Manufacturing technologies for the European space industry

Manufacturing technologies for the European space industry

Technology News |
By Wisse Hettinga

To enhance the competitiveness of European space transportation systems, researchers at the Fraunhofer Institute for Laser Technology ILT are developing innovative manufacturing technologies for rocket components in the ENLIGHTEN project

Min-Uh Ko and his team at Fraunhofer ILT have set their sights on nothing less than the successful future of the European space industry. Within the ENLIGHTEN (European iNitiative for Low cost, Innovative & Green High Thrust ENgine) project, the scientists are working on new technologies to lower the costs of space travel and bolster Europe’s ability to compete in this field. There are 18 partners involved in the project, which is receiving active support from the European Commission with the aim of maintaining technological sovereignty and being able to operate autonomously amid increasing global competition.

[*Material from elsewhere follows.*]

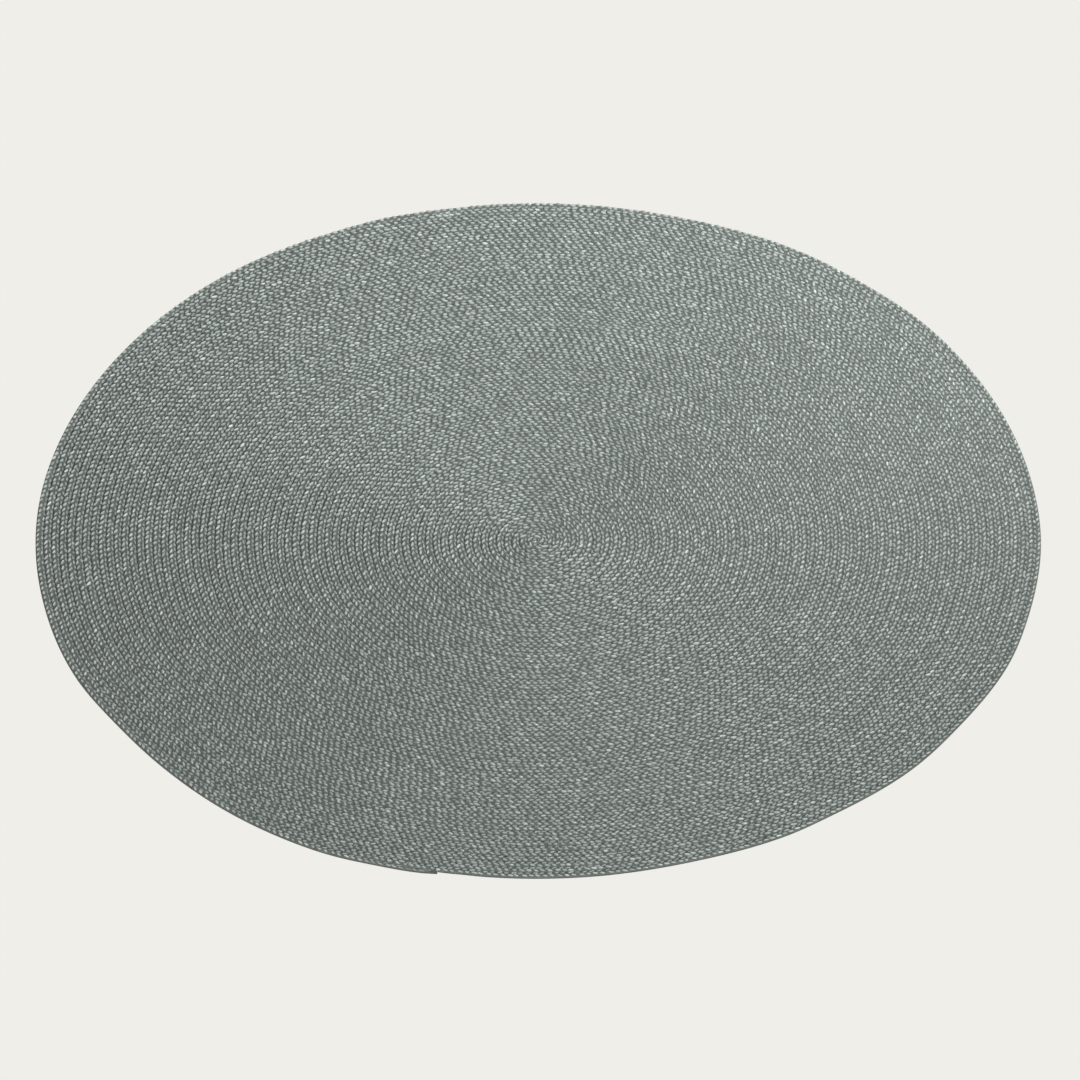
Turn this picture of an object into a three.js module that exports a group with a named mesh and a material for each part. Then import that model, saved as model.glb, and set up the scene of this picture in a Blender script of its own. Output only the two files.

Pushing the limits of possibility

Too expensive, too slow: The experts at Fraunhofer ILT are literally bringing fresh propulsion to European space travel as part of the project. Their plan is to produce the nozzle of a rocket engine using an additive manufacturing method known as laser material deposition (LMD) and build a demonstrator to scale. This reconceptualized production method in itself is a crucial step toward greater cost efficiency and accelerated workflows.

“The special aspect is how the wide range of possibilities offered by LMD technology drastically improve the speed and cost-effectiveness of manufacturing new generations of rocket nozzles. Apart from its large build envelope, the design being investigated has exceptionally fine, thin-walled cooling channels that require great effort to be implemented in conventional production routines,” explains Ko, the coordinator for this subproject.

Flexible, productive, accurate — and thus groundbreaking

Other methods, such as wire and arc additive manufacturing (WAAM) and laser powder bed fusion (LPBF), are either unable to produce comparably intricate structures or have significantly lower productivity than LMD. On top of that, there are significant size limitations with LPBF in particular. “What’s exciting about LMD technology is that the process principle can be transferred to almost any kind of kinematic system. And that means the size is also easy to scale,” Ko notes.

The thruster’s thin-walled structures require laser sources with a specific beam quality that produce a beam with an exceptionally small diameter. “We’re extra strong in this area because we have various laser sources and optical configurations in-house that we can adjust to the individual application,” says Jochen Kittel, ENLIGHTEN project manager at Fraunhofer ILT.

Putting rocket manufacturing into overdrive

The nozzle being developed at Fraunhofer ILT is designed for use as a component in the next generation of rockets to emerge from the Ariane program. ArianeGroup is the overall coordinator in charge of the ENLIGHTEN project. In fact, the rocket nozzle can already be produced using conventional methods. But the process currently involves many individual sequential steps, which brings time and cost challenges. Since no provider can carry out all the steps at a single production site, the components have to be moved around to multiple locations. This creates a process chain that significantly extends the production and delivery times.

“A process technology that eliminates many individual steps will significantly reduce costs, but that’s not all. At the same time, we will be considerably shortening the time needed to produce a rocket nozzle. Right now, the process takes well over several months, spanning more than one quarter,” Kittel points out.

An enabler for industry

Beyond the production technology and realizing the demonstrator, the experts at Fraunhofer ILT are also focusing on process monitoring and quality assurance. The team’s goal is to optimize the reliability and robustness of the technologies developed at Fraunhofer ILT to the point that the researchers can transfer them to industry for future mass production. For that reason, a process monitoring system is being used at the same time with the goal of harnessing sensor data to localize and eliminate potential process anomalies, thereby ensuring component quality across the board.

“Once we’ve developed the process and the demonstrator successfully, it will be a breakthrough. With our results, we can make it possible for industry to produce structures that are just as large, complex, and intricate using LMD at their own facilities to supply the aerospace industry,” Ko says with conviction.

Joining forces to reach the stars

The initiative of the partners working on the ENLIGHTEN project shows that if Europe joins forces, it can continue to play an important role in global space travel and exploration. The ILT experts will be presenting the latest findings from the ongoing project for a reliable and competitive European space transportation system at the joint Fraunhofer booth at the Hannover Messe in Hall 2, Booth B24, from April 22 to 26, 2024. Thanks to projects like these, the future of European space transportation systems looks bright.